• _TASK PROMPT_
Can you restate the lines of the entries below, word for word, from the first one through the line that includes "return world"?

----- DATASET ENTRIES

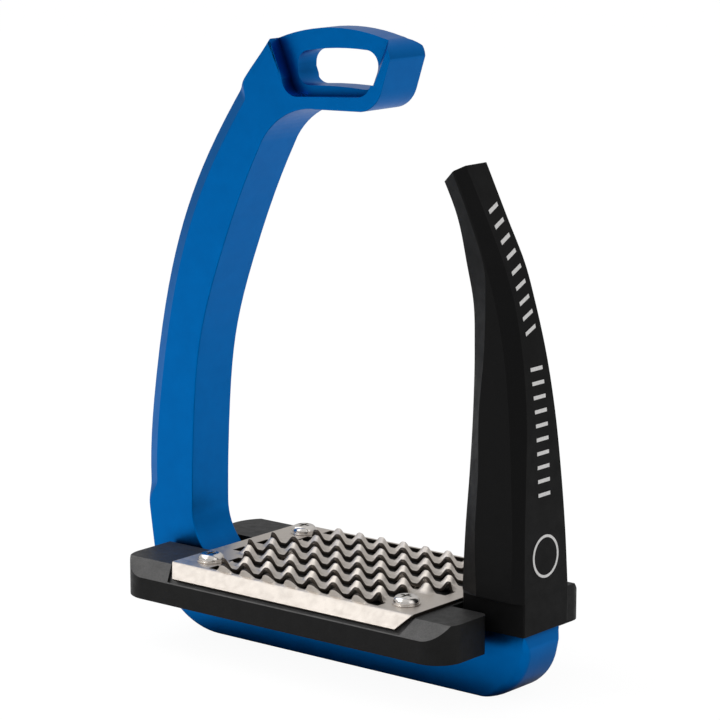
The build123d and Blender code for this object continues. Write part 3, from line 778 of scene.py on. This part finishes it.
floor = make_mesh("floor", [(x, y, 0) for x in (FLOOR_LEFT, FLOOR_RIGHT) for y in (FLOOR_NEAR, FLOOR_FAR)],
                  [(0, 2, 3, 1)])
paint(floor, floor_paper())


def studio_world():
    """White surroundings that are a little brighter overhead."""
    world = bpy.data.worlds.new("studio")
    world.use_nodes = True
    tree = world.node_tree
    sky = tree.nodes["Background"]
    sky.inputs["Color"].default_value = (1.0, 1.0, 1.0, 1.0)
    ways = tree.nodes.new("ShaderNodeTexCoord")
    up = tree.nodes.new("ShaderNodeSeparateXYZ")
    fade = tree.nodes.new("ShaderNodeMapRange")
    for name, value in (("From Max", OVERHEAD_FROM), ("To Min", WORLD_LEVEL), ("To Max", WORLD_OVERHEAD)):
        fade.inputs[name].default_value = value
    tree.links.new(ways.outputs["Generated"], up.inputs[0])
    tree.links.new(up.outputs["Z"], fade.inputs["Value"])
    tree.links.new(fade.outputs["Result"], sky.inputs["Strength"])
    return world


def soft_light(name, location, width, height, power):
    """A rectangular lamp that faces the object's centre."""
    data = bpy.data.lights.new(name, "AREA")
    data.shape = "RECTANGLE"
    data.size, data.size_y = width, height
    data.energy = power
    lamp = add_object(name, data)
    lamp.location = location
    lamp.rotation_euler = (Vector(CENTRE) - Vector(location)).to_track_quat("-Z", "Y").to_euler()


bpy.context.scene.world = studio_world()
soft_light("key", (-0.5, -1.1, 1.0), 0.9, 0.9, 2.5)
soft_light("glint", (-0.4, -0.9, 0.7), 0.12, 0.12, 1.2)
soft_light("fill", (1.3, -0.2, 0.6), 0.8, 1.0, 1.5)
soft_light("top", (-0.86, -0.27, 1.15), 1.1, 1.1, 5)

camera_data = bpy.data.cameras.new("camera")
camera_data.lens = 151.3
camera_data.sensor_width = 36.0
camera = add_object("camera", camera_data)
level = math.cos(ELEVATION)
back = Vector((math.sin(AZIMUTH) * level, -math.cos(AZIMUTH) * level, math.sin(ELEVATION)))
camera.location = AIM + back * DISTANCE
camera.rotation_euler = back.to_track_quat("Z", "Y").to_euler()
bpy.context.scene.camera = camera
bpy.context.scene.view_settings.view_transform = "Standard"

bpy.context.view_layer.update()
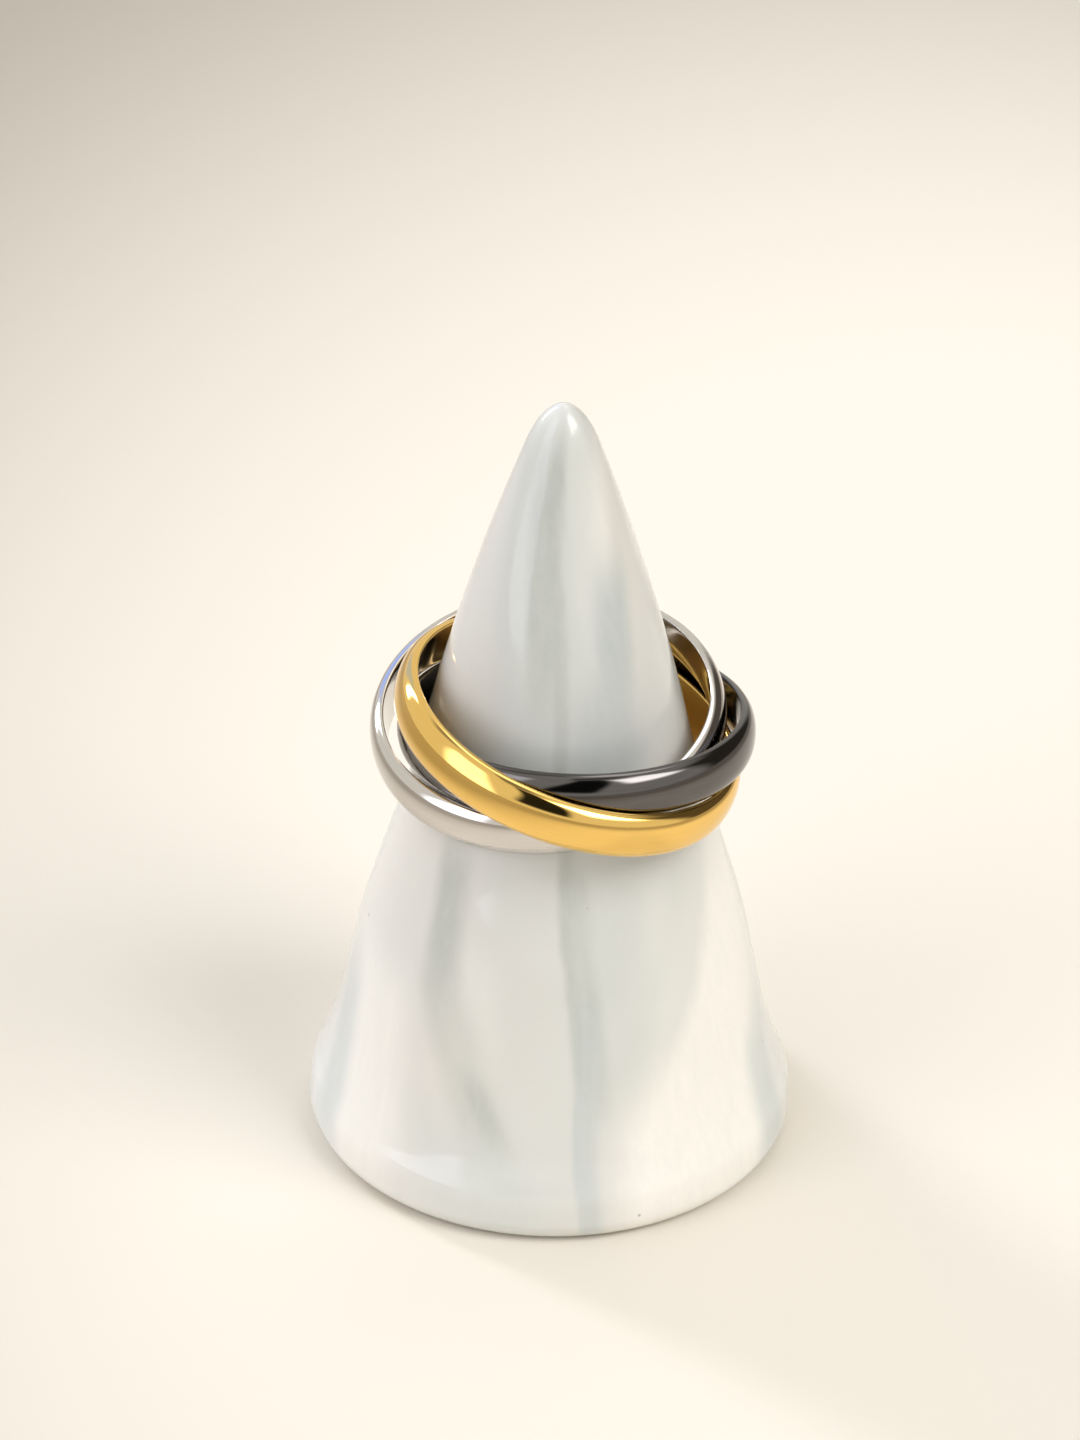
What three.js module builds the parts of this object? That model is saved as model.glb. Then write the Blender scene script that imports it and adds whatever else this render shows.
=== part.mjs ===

----------

• _FULL ANSWER_
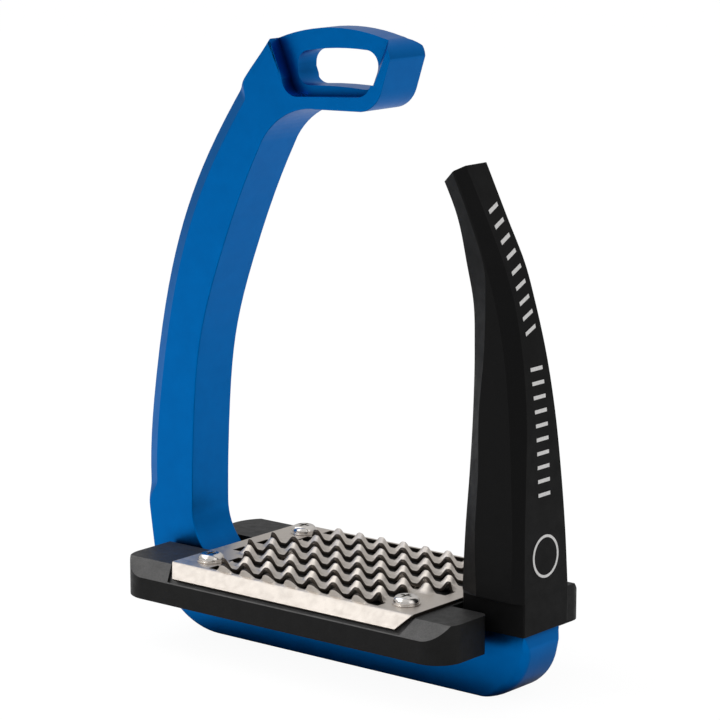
The build123d and Blender code for this object continues. Write part 3, from line 778 of scene.py on. This part finishes it.
floor = make_mesh("floor", [(x, y, 0) for x in (FLOOR_LEFT, FLOOR_RIGHT) for y in (FLOOR_NEAR, FLOOR_FAR)],
                  [(0, 2, 3, 1)])
paint(floor, floor_paper())


def studio_world():
    """White surroundings that are a little brighter overhead."""
    world = bpy.data.worlds.new("studio")
    world.use_nodes = True
    tree = world.node_tree
    sky = tree.nodes["Background"]
    sky.inputs["Color"].default_value = (1.0, 1.0, 1.0, 1.0)
    ways = tree.nodes.new("ShaderNodeTexCoord")
    up = tree.nodes.new("ShaderNodeSeparateXYZ")
    fade = tree.nodes.new("ShaderNodeMapRange")
    for name, value in (("From Max", OVERHEAD_FROM), ("To Min", WORLD_LEVEL), ("To Max", WORLD_OVERHEAD)):
        fade.inputs[name].default_value = value
    tree.links.new(ways.outputs["Generated"], up.inputs[0])
    tree.links.new(up.outputs["Z"], fade.inputs["Value"])
    tree.links.new(fade.outputs["Result"], sky.inputs["Strength"])
    return world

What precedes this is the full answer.